Apple’s eye-tracking is really nice, um, we actually had those sensors back in Quest Pro. We took them out for Quest 3, we’re going to bring them back in the future. Um, it’s a nice interface, it’s not perfect for everything though, for typing or complex tasks. Um, you’re gonna want uh things like hands or a keyboard, or controllers, or eventually a neural interface for those kind of inputs. 

Quest’s immersive content library is a lot deeper. You know we’ve been working with studios building virtual and mixed reality games and other content for a long time now.
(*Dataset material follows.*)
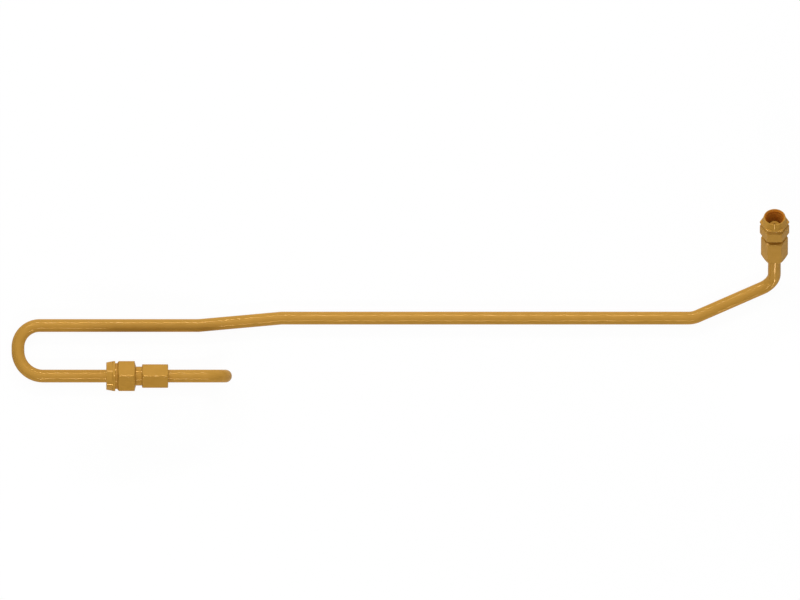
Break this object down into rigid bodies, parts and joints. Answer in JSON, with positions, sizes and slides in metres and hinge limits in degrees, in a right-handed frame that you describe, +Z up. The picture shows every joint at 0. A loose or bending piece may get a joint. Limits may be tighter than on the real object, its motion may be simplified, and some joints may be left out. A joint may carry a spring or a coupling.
{
  "type": "injector pipe",
  "caption": "Bent thick-walled fuel tube with a free-turning union nut and a long hex sleeve at each end.",
  "frame": {"origin": "on the bench under the middle of the pipe as it lies at rest", "axes": "+X along the long run towards the small union nut, +Y from the hooked return leg towards the long run, +Z up from the bench"},
  "size_m": [0.577, 0.1352, 0.0643],
  "materials": {
    "pipe_enamel": "gloss enamel over steel",
    "fitting_enamel": "gloss enamel over steel",
    "ring_steel": "bare turned steel"
  },
  "bodies": {
    "pipe": {"fuel_pipe": "pipe_enamel", "lower_hex_sleeve": "fitting_enamel", "upper_hex_sleeve": "fitting_enamel", "lower_thrust_ring": "ring_steel", "upper_thrust_ring": "ring_steel"},
    "large_nut": {"large_union_nut": "fitting_enamel"},
    "small_nut": {"small_union_nut": "fitting_enamel"}
  },
  "joints": [
    {"name": "large_nut_spin", "type": "hinge", "parent": "pipe", "child": "large_nut", "pos_m": [-0.21833, -0.05644, 0.04226], "axis": [-1, 0, 0], "continuous": true},
    {"name": "small_nut_spin", "type": "hinge", "parent": "pipe", "child": "small_nut", "pos_m": [0.27749, 0.06171, 0.05905], "axis": [0, 0.6691, 0.7431], "continuous": true}
  ]
}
And if you want to watch YouTube or play Xbox on a big screen anywhere you go, uh, that’s only available on Quest right now.

So, you know, when I look around, it seems like there are a lot of people who just assumed that Vision Pro would be higher quality because it’s Apple and it costs $3,000 more, but you know honestly, I’m pretty surprised that Quest is so much better for the vast majority of things that people use these headsets for with that price differential.

Now, look, I know that some fanboys get upset whenever anyone dares to question if Apple’s gonna be the leader in a new category, but the reality is every generation of computing has an open and a closed model. And yeah, in mobile, Apple’s closed model won. But it’s not always that way. If you go back to the PC era, Microsoft’s open model was the winner. And in this next generation, Meta is going to be the open model and I really want to make sure that the open model wins out again.

The future is not yet written. So, you know, I wanted to take a moment to thank everyone who’s been building with us for more than a decade. Um, that goes for both Quest and the Rayban Meta glasses which are doing way better than I even hoped that they would. Um, as the old saying goes, the best way to predict the future is to invent it so I’ll see you all out there.